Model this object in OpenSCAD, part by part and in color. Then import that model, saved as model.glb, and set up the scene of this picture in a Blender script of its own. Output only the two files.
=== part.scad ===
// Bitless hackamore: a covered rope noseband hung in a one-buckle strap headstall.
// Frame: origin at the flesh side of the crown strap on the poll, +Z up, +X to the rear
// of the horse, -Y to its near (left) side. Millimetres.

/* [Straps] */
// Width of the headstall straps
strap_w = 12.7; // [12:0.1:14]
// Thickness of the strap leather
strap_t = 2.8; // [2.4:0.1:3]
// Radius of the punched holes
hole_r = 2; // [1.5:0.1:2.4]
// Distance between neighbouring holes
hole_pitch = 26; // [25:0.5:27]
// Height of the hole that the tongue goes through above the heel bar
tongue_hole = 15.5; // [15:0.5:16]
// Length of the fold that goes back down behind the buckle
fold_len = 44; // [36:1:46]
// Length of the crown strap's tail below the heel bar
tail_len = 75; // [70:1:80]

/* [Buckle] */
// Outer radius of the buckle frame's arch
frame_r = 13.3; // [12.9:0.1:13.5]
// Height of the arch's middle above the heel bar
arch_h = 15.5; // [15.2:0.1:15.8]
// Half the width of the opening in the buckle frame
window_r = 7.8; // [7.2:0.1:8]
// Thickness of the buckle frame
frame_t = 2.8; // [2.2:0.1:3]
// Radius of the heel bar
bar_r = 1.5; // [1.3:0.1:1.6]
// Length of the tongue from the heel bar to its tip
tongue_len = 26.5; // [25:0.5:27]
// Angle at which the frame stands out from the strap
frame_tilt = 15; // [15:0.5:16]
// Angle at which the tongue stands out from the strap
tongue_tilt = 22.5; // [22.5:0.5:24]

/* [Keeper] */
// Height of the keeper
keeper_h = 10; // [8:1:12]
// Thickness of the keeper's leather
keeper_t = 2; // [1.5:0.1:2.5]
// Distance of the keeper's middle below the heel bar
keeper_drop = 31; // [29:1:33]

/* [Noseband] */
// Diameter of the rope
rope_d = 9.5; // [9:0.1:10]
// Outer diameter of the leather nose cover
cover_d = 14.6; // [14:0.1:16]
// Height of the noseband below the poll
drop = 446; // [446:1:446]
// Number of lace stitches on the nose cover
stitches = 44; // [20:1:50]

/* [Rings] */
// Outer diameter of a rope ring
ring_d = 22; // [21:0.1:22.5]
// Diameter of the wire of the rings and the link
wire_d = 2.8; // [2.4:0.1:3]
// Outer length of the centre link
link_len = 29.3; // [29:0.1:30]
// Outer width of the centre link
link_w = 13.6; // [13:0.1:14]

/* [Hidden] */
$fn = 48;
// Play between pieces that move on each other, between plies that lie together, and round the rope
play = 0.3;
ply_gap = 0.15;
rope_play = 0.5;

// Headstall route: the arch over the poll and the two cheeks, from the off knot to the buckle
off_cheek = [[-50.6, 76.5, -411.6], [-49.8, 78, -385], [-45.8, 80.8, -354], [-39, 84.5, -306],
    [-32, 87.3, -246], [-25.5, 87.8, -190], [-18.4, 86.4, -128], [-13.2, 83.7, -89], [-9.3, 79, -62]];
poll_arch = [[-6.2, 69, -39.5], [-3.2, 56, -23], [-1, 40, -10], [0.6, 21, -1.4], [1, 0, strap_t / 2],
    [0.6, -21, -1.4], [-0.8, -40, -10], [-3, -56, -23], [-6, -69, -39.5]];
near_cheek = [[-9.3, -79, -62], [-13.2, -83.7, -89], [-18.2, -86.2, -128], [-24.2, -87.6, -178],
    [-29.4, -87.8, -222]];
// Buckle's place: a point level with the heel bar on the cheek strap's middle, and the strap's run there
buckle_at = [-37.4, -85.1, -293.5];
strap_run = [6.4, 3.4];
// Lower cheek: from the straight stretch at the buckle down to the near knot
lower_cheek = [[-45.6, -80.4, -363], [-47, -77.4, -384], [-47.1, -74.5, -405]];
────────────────
#### DO THIS:
Look above and repeat, character for character, the lines from the first one to the line with "tongue_tilt = 22.5; // [22.5:0.5:24]", counting both.

#### EXERCISE RESPONSE:
Model this object in OpenSCAD, part by part and in color. Then import that model, saved as model.glb, and set up the scene of this picture in a Blender script of its own. Output only the two files.
=== part.scad ===
// Bitless hackamore: a covered rope noseband hung in a one-buckle strap headstall.
// Frame: origin at the flesh side of the crown strap on the poll, +Z up, +X to the rear
// of the horse, -Y to its near (left) side. Millimetres.

/* [Straps] */
// Width of the headstall straps
strap_w = 12.7; // [12:0.1:14]
// Thickness of the strap leather
strap_t = 2.8; // [2.4:0.1:3]
// Radius of the punched holes
hole_r = 2; // [1.5:0.1:2.4]
// Distance between neighbouring holes
hole_pitch = 26; // [25:0.5:27]
// Height of the hole that the tongue goes through above the heel bar
tongue_hole = 15.5; // [15:0.5:16]
// Length of the fold that goes back down behind the buckle
fold_len = 44; // [36:1:46]
// Length of the crown strap's tail below the heel bar
tail_len = 75; // [70:1:80]

/* [Buckle] */
// Outer radius of the buckle frame's arch
frame_r = 13.3; // [12.9:0.1:13.5]
// Height of the arch's middle above the heel bar
arch_h = 15.5; // [15.2:0.1:15.8]
// Half the width of the opening in the buckle frame
window_r = 7.8; // [7.2:0.1:8]
// Thickness of the buckle frame
frame_t = 2.8; // [2.2:0.1:3]
// Radius of the heel bar
bar_r = 1.5; // [1.3:0.1:1.6]
// Length of the tongue from the heel bar to its tip
tongue_len = 26.5; // [25:0.5:27]
// Angle at which the frame stands out from the strap
frame_tilt = 15; // [15:0.5:16]
// Angle at which the tongue stands out from the strap
tongue_tilt = 22.5; // [22.5:0.5:24]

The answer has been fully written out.